According to Daniel Titus Glover, a former member of parliament for Tema East, the Tema Oil Refinery (TOR) has to be put back into operation.
According to him, this will help to address the nation’s excessive fuel prices.
Speaking on TV3’s New Day show with Rolland Walker on Wednesday, November 9, he said that the government’s decision to hunt for inexpensive fuel on the global market to deal with the rising cost of fuel in Ghana is a good one for the time being.
In the long run, he advised, TOR should be made to function once more.
TOR must resume operation. In his first speech, the president mentioned finding inexpensive refined petroleum products. While this is fine in the interim, he said, “I want to look at the situation where the refinery can work again because as we speak, the furnace that had a problem a few months ago has been renovated and the crude distillation unit is working.
In his speech on Sunday, October 30, President Nana Addo Dankwa Akufo-Addo stated that the government was seeking to find consistent, affordable sources of petroleum products for the Ghanaian market in order to stabilize fuel prices.

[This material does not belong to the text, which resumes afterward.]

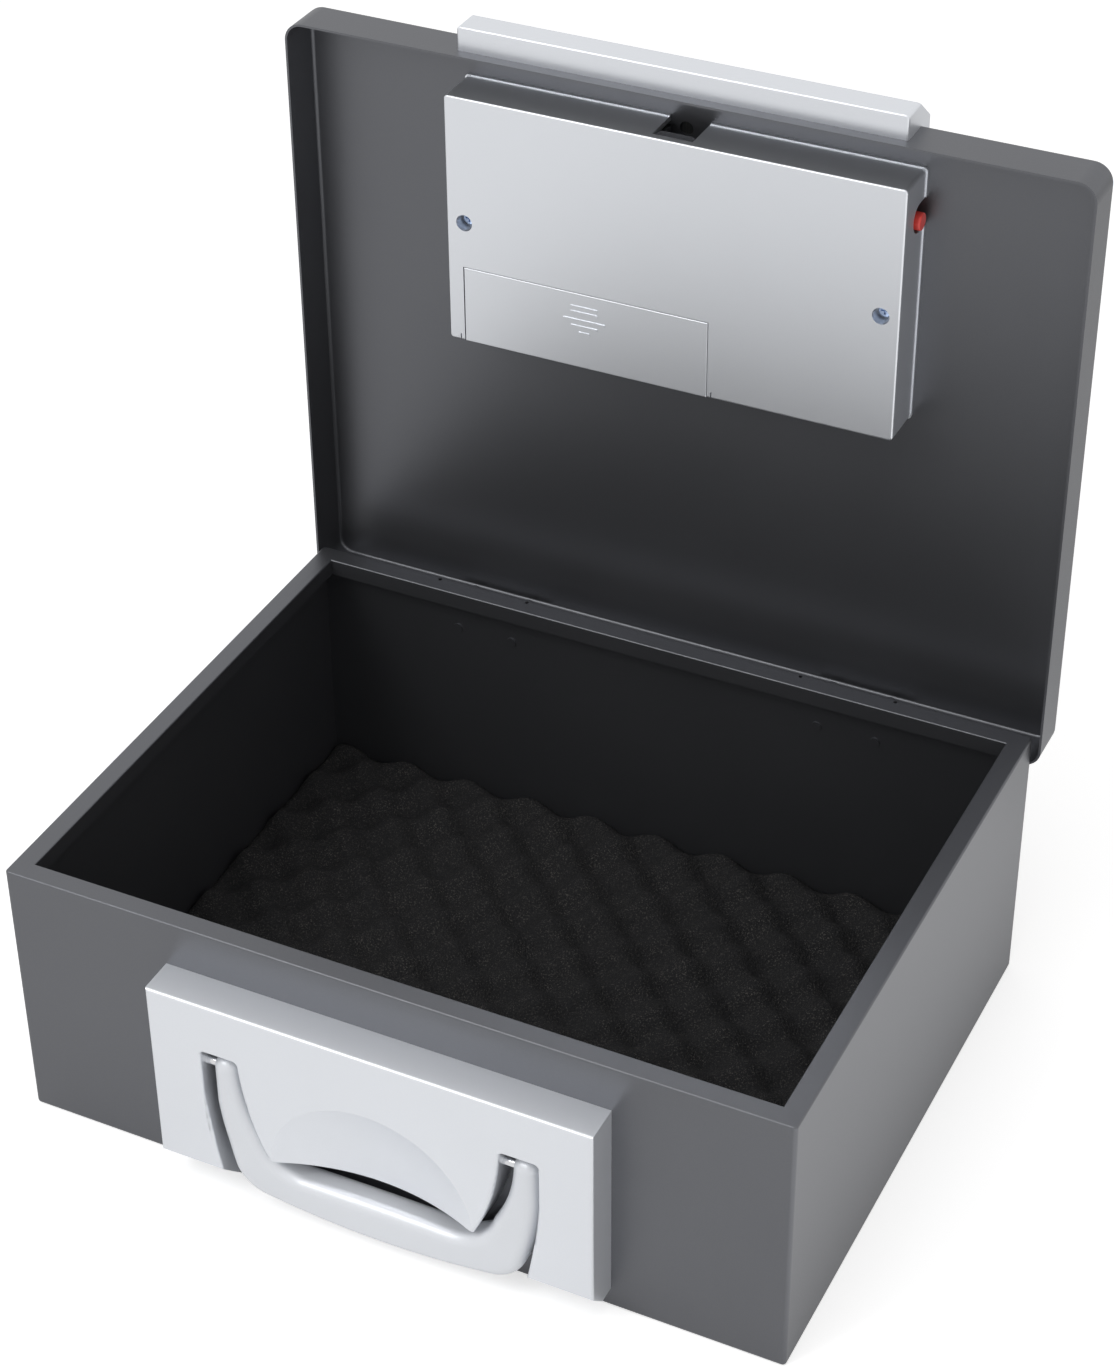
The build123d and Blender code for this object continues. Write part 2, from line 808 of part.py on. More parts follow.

Before then, Kojo Oppong Nkrumah, the minister of information, had stated that the government had given the Energy Ministry and the National Petroleum Authority (NPA) the duty of locating trustworthy and affordable fuel sources.
He declared, “The deregulated market we have here, where BDCs import from major corporations on expensive terms from wherever the refinery is, and bring them in, is contributing to the accelerated increase in fuel prices.
To stop it, the Energy Ministry has been entrusted with locating trustworthy, less expensive fuel sources for the Republic through NPA and other organizations, in order for the OMCs locally to access them and perhaps stop the increase in gasoline prices.